Today was sunny all day - the first time in March 2006. Temperatures still didn't rise much above 8 or 9 Celsius though as the cold wind still blows. I went to Great Orme to look for Hornungia petraea (Hutchinsia) and Scrophularia vernalis (Yellow Figwort) (neither of which could I find but there were flowers on Ranunculus ficaria (Lesser Celandine), Erophila verna (Whitlowgrass), Saxifraga tridactylites (Rue-leaved Saxifrage), Rhamnus alaternus (Mediterranean Buckthorn), Viola odorata (Sweet Violet) and Mercurialis perennis (Dog's-mecury) and some very nice fruits on Arbutus unedo (Strawberry tree). The grass was hardly growing and the general scenery still looked as though we were still in December.

March 17th

I've stopped putting on the European flowers because I want to keep a few photos in reserve for quizzes and so on. The weather has turned to mid-winter with temperatures regularly at freezing or just above. We had one day where Spring came and the scorching heat of a 12 degree day was enjoyed for a few hours but now we're back to winter again. March 1st is always a date to look forward to because the first flush of daffodils has usually started by then but even now 17 days afterwards there are very few fully out here in the north west of England.
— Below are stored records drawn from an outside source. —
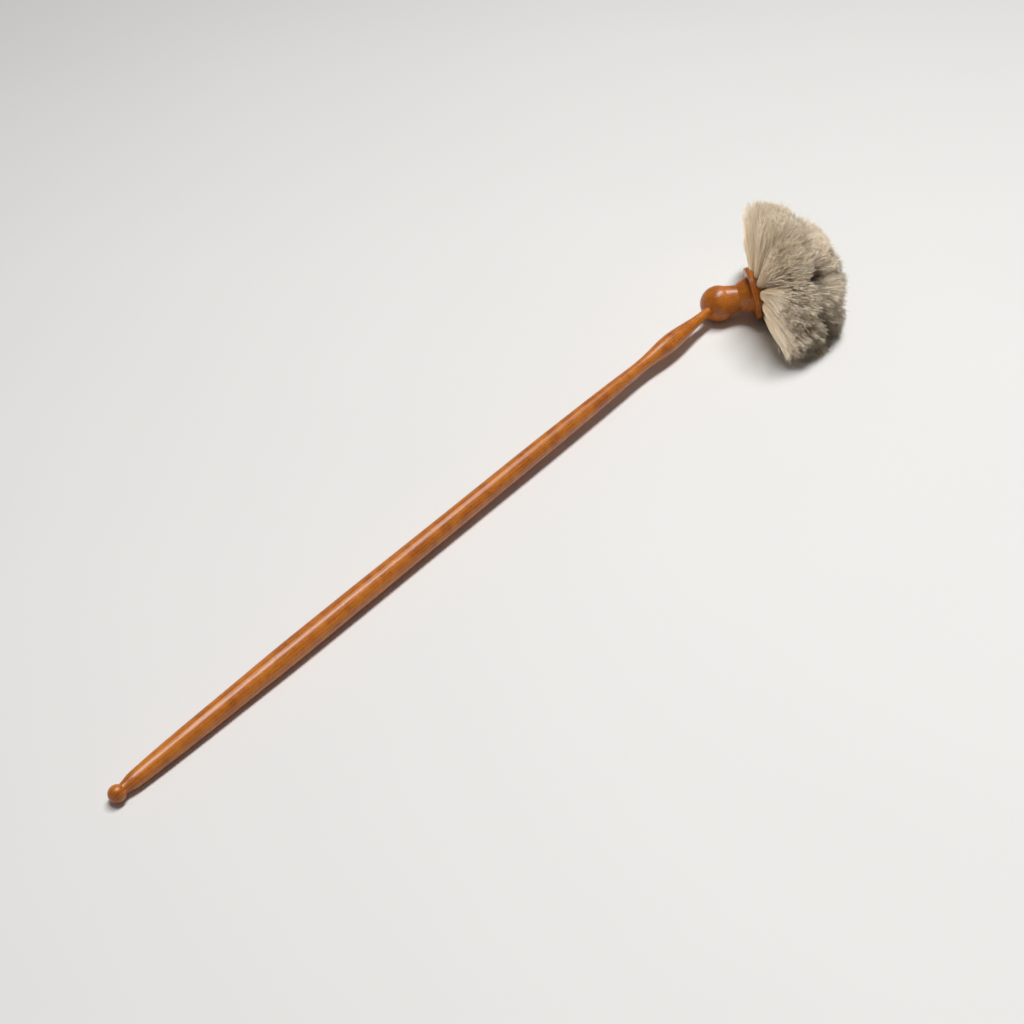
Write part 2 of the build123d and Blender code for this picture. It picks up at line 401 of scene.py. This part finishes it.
def painted_floor(settings):
    """Matt painted board: a pale grey with a trace of mottle, and a painted pool of light that fades gently
    away from its front.
    """
    material, tree = new_material("matt_painted_board")
    position = add_node(tree, "ShaderNodeTexCoord").outputs["Object"]
    mottle = add_node(tree, "ShaderNodeTexNoise", {"Vector": position, "Scale": 3.0, "Detail": 2.0})
    pale = settings.floor_colour
    board = add_node(tree, "ShaderNodeValToRGB", [mottle], stops=(
        (0.3, [part * 0.985 for part in pale]), (0.7, pale),
    ))
    # A pool of light is painted into the board's colour. It is palest 0.56 m from the brush's middle, at its
    # front, and about an eighth darker 1 m on. Far off this painted falloff levels out at 0.6 of its full
    # brightness.
    from_painted_light = add_node(tree, "ShaderNodeVectorMath", [position, (0.15, -0.54, 0)],
                          operation="DISTANCE").outputs["Value"]
    painted_light_falloff = add_node(tree, "ShaderNodeMath", [
        add_node(tree, "ShaderNodeMath", [
            add_node(tree, "ShaderNodeMath", [from_painted_light, 2.0], operation="POWER"), -0.135, 1.0,
        ], operation="MULTIPLY_ADD"), 0.6, 0.2,
    ], operation="SMOOTH_MAX")
    # The painted light falloff scales the board's colour.
    colour = add_node(tree, "ShaderNodeVectorMath", {"Vector": board, "Scale": painted_light_falloff}, operation="SCALE")
    shader = add_node(tree, "ShaderNodeBsdfPrincipled", {
        "Base Color": colour, "Roughness": 0.85, "Specular IOR Level": 0.2,
    })
    add_node(tree, "ShaderNodeOutputMaterial", {"Surface": shader})
    return material


# ---- hair ----


def tuft_tree():
    """The node tree that grows one tuft.

    Strands start in a drilled hole, fan out to a dome round the hair's origin, close up into
    locks of uneven length, and bend along the ground where they would go through it.
    """
    tree = bpy.data.node_groups.new("goat_hair_tuft", "GeometryNodeTree")
    for name, kind in (
        ("Strands", "Int"), ("Joints", "Int"), ("Seed", "Int"), ("Strand Width", "Float"),
        ("Hole Radius", "Float"), ("Hole Bottom", "Float"), ("Hole Mouth", "Float"),
        ("Fan", "Float"), ("Reach", "Float"), ("Locks", "Float"), ("Lock Pull", "Float"),
        ("Unevenness", "Float"), ("Wave", "Float"), ("Frizz", "Float"), ("Sag", "Float"), ("Pile", "Float"),
        ("Origin", "Vector"), ("Rotation", "Vector"), ("Material", "Material"),
    ):
        tree.interface.new_socket(name, in_out="INPUT", socket_type=f"NodeSocket{kind}")
    tree.interface.new_socket("Geometry", in_out="OUTPUT", socket_type="NodeSocketGeometry")
    given = add_node(tree, "NodeGroupInput").outputs

    # One straight strand of unit length stands on each point of a unit disc, thinning to its edge.
    index = add_node(tree, "GeometryNodeInputIndex")
    golden_turn = add_node(tree, "ShaderNodeMath", [index, math.pi * (3 - math.sqrt(5))],
                           operation="MULTIPLY")
    from_middle = add_node(tree, "ShaderNodeMath", [
        add_node(tree, "ShaderNodeMath", [
            add_node(tree, "ShaderNodeMath", [index, 0.5], operation="ADD"), given["Strands"],
        ], operation="DIVIDE"), 0.6,
    ], operation="POWER")
    disc_place = add_node(tree, "ShaderNodeVectorMath", {
        "Vector": add_node(tree, "ShaderNodeCombineXYZ", [
            add_node(tree, "ShaderNodeMath", [golden_turn], operation="COSINE"),
            add_node(tree, "ShaderNodeMath", [golden_turn], operation="SINE"),
        ]),
        "Scale": from_middle,
    }, operation="SCALE")
    points = add_node(tree, "GeometryNodePoints", {"Count": given["Strands"], "Position": disc_place})
    strand = add_node(tree, "GeometryNodeResampleCurve", {
        "Curve": add_node(tree, "GeometryNodeCurvePrimitiveLine", {"End": (0, 0, 1)}),
        "Count": add_node(tree, "ShaderNodeMath", [given["Joints"], 1.0], operation="ADD"),
    })
    strands = add_node(tree, "GeometryNodeRealizeInstances", [
        add_node(tree, "GeometryNodeInstanceOnPoints", {"Points": points, "Instance": strand}),
    ])

    # Each point of a strand now has its place on the disc in X and Y, and how far along it is in Z.
    place = add_node(tree, "GeometryNodeInputPosition")
    along = add_node(tree, "ShaderNodeSeparateXYZ", [place]).outputs["Z"]
    disc = add_node(tree, "ShaderNodeVectorMath", [place, (1, 1, 0)], operation="MULTIPLY")
    seed_shift = add_node(tree, "ShaderNodeVectorMath", {
        "Vector": (7.31, 3.17, 0), "Scale": given["Seed"],
    }, operation="SCALE")
    seeded = add_node(tree, "ShaderNodeVectorMath", [disc, seed_shift], operation="ADD")
    lock = add_node(tree, "ShaderNodeTexVoronoi", {"Vector": seeded, "Scale": given["Locks"]},
                    voronoi_dimensions="2D")
    lock_middle = add_node(tree, "ShaderNodeVectorMath", [lock.outputs["Position"], seed_shift],
                           operation="SUBTRACT")
    lock_chance = add_node(tree, "ShaderNodeSeparateXYZ", [lock.outputs["Color"]])
    strand_chance = add_node(tree, "ShaderNodeTexWhiteNoise", {"Vector": seeded})

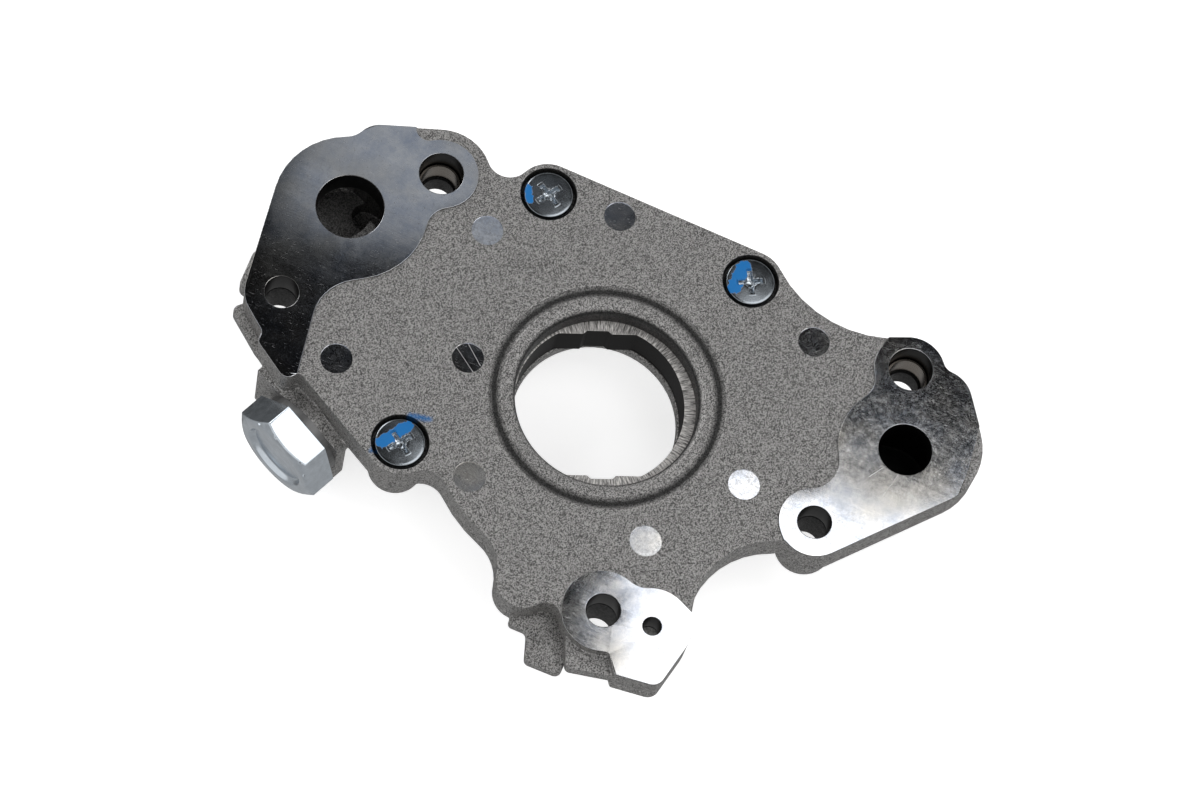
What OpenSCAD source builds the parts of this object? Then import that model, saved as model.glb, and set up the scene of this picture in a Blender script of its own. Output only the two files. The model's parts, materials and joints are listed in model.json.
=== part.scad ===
// Crank-driven gerotor oil pump: die-cast cover and body, sintered rotors, relief valve in the body.
// The origin is on the shaft axis, in the machined face of the body's hub. Z points to the cover's
// mounting pads and X runs along the line of the two dowel holes. All sizes are in millimetres.

/* [Castings] */
// Thickness of the cover below its cast face
cover_t = 6.8; // [6:0.1:9]
// Height of the machined pads above the cast face
pad_rise = 0.5; // [0.3:0.1:1]
// Height of the split between body and cover above the hub face
split_z = 14; // [13.4:0.2:17]
// Thickness of the body's flange under the split
flange_t = 3.2; // [2.4:0.2:4.6]
// Wall of the drum round the rotor pocket
drum_wall = 4.2; // [3.6:0.1:5]
// Radius of the drum's lower edge
drum_edge_r = 2.5; // [1:0.1:3]
// Wall between the rotor pocket and the open passages beside it
passage_wall = 3.6; // [3:0.1:4.4]
// Height of the thinned shelf beside the lower pad, above the split
shelf_t = 4.2; // [3:0.2:5]
// Depth of the ejector pin marks
pin_mark_depth = 0.25; // [0.1:0.05:0.5]
// Diameter of the ejector pin marks
pin_mark_d = 8; // [6:0.5:9]
// Width of the stiffening ribs under the flange
rib_w = 3; // [2:0.5:4]
// Height of the stiffening ribs under the flange
rib_h = 6; // [3:0.5:7]
// How much wider the bosses are at the flange than at their lower face, on the radius
boss_draft = 0.6; // [0:0.1:1]

/* [Shaft passage] */
// Diameter of the crankshaft where it drives the pump
shaft_d = 41.4; // [38:0.2:44]
// Gap between the shaft and the body's bore
shaft_gap = 0.2; // [0.1:0.05:0.5]
// Width of the machined hub face round the body's bore
hub_w = 5.6; // [4.6:0.1:7]
// Height of the hub face over the drum's own bottom
hub_rise = 0.8; // [0.4:0.1:1.5]
// Step from the body's bore out to the cast hole in the cover
cover_hole_step = 2; // [1.8:0.1:3]
// Distance of the cast hole from the shaft axis, along X
cast_offset = 1.3; // [0:0.1:1.4]
// Radius of the rounded lip of the cast hole
lip_r = 2.4; // [1:0.1:3]
// Step from the edge of the cast hole out to the middle of the moulded ring
ring_step = 5.3; // [4.4:0.1:6.2]
// Width of the moulded ring
ring_w = 3.2; // [2.4:0.1:4]
// Depth of the moulded ring
ring_depth = 0.8; // [0.4:0.1:1.1]

/* [Mounting holes and ports] */
// Diameter of the clearance holes for the mounting bolts
bolt_hole_d = 8.4; // [8:0.1:9]
// Room between a bolt hole's wall and the inside of a ring dowel
dowel_room = 0.55; // [0.3:0.05:0.8]
// Wall of the hollow ring dowels
dowel_wall = 0.75; // [0.6:0.05:0.9]
// Length of the ring dowels in the body
dowel_in_body = 5; // [4:0.5:7]
// Length of the ring dowels in the cover
dowel_in_cover = 1.3; // [1:0.1:3]
// Diameter of the delivery port in the left pad
delivery_d = 17; // [15:0.5:18]
// Diameter of the suction port in the right pad
suction_d = 13.4; // [12:0.2:15]
// Diameter of the small hole in the lower pad
small_hole_d = 4.8; // [4:0.1:5.5]
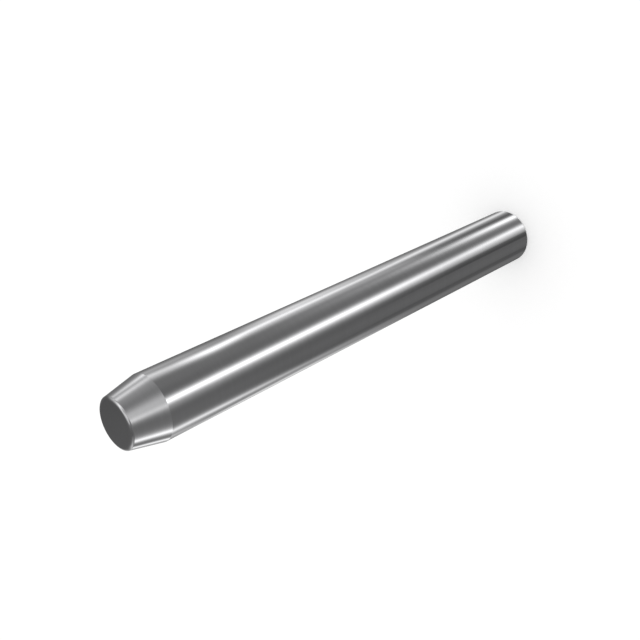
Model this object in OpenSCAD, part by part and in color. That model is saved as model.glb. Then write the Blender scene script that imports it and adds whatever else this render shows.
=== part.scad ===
// Taper lock stud: one turned and ground steel bar with a parallel shank,
// a short tapered nose and a small bevel round each end face.
// It stands on its plain end: origin at the centre of that face, +Z towards the tip.

/* [Shank] */
// Diameter of the parallel shank
shank_d = 20; // [17:0.5:40]
// Overall length, from the plain end face to the tip face
stud_len = 180; // [60:5:400]

/* [Tapered nose] */
// Length of the nose, from the end of the shank to the tip face
nose_len = 10.9; // [4:0.1:40]
// Diameter that the taper runs down to at the tip face, before its bevel
tip_d = 15.2; // [8:0.1:16]

/* [Edge bevels] */
// Width of the 45 degree bevel round the tip face
tip_bevel = 0.6; // [0.2:0.1:2]
// Width of the 45 degree bevel round the plain end face
plain_bevel = 0.6; // [0.2:0.1:2]

/* [Hidden] */
$fn = 180;

shank_r = shank_d / 2;
tip_r = tip_d / 2;
nose_z = stud_len - nose_len;           // where the shank ends and the nose starts
bevel_z = stud_len - tip_bevel;         // where the nose ends and the tip bevel starts

// Radius of the nose at a height above the plain end face
function nose_r(z) = tip_r + (shank_r - tip_r) * (stud_len - z) / nose_len;

// Half section of the stud: x is the radius and y is the height
module half_section() {
    polygon([
        [0, 0],
        [shank_r - plain_bevel, 0],
        [shank_r, plain_bevel],
        [shank_r, nose_z],
        [nose_r(bevel_z), bevel_z],
        [nose_r(bevel_z) - tip_bevel, stud_len],
        [0, stud_len]
    ]);
}

// The whole stud, turned from one bar
module stud() {
    color([0.62, 0.62, 0.63])
        rotate_extrude() half_section();
}

stud();
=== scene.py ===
"""The looks of the taper lock stud: polished ground steel on white paper.

The stud stands on its plain end, as in the CAD model, and the camera looks down past its nose.
The steel mirrors a dark dome with strip lights, which nothing else sees.
"""
import math

import bpy
import numpy as np
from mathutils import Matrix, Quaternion, Vector


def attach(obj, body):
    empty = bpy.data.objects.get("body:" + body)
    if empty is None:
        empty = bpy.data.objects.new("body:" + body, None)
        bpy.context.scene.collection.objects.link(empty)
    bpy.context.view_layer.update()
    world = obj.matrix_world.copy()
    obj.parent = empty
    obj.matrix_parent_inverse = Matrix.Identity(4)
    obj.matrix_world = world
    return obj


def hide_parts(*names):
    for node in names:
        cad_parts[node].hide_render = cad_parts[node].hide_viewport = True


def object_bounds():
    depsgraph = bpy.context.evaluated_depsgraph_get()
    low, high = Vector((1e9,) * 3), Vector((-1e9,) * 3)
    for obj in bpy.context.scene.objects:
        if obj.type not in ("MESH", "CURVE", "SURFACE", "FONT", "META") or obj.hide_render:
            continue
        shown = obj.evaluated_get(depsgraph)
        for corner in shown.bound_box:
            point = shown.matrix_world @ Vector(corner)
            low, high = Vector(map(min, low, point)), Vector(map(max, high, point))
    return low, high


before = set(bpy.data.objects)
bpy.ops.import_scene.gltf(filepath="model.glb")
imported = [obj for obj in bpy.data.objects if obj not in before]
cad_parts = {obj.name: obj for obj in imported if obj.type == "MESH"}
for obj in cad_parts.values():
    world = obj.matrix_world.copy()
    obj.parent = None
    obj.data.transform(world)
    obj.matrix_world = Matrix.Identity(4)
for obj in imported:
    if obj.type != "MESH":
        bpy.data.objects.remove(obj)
cad_low, cad_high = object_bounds()

MM = 0.001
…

We put the clocks forward in less than two weeks because it will be chronological summertime - what a joke. This could be a foretaste of the consequences of global warming of course because in this part of the world global warming would eventually lead to local cooling with the diminishing of the gulf stream (already down by 30%). Cold as it is though it isn't quite Alaskan yet. I've spent many hours rewriting The Wild Flower Society's web site (WFS) to be compliant with strict XHTML standards but I've done very little in the way of botanising.

March 1st

Tried to find the Gower Flower last week in Swansea but it wasn't out. Today the snow swept in and block roads all over the UK. In spite of the cold wind, the sun shone and Gagea bohemica (Radnor Lily) was out (four plants in flower only) at its only site in the country. Not a bad start to the new botanical year!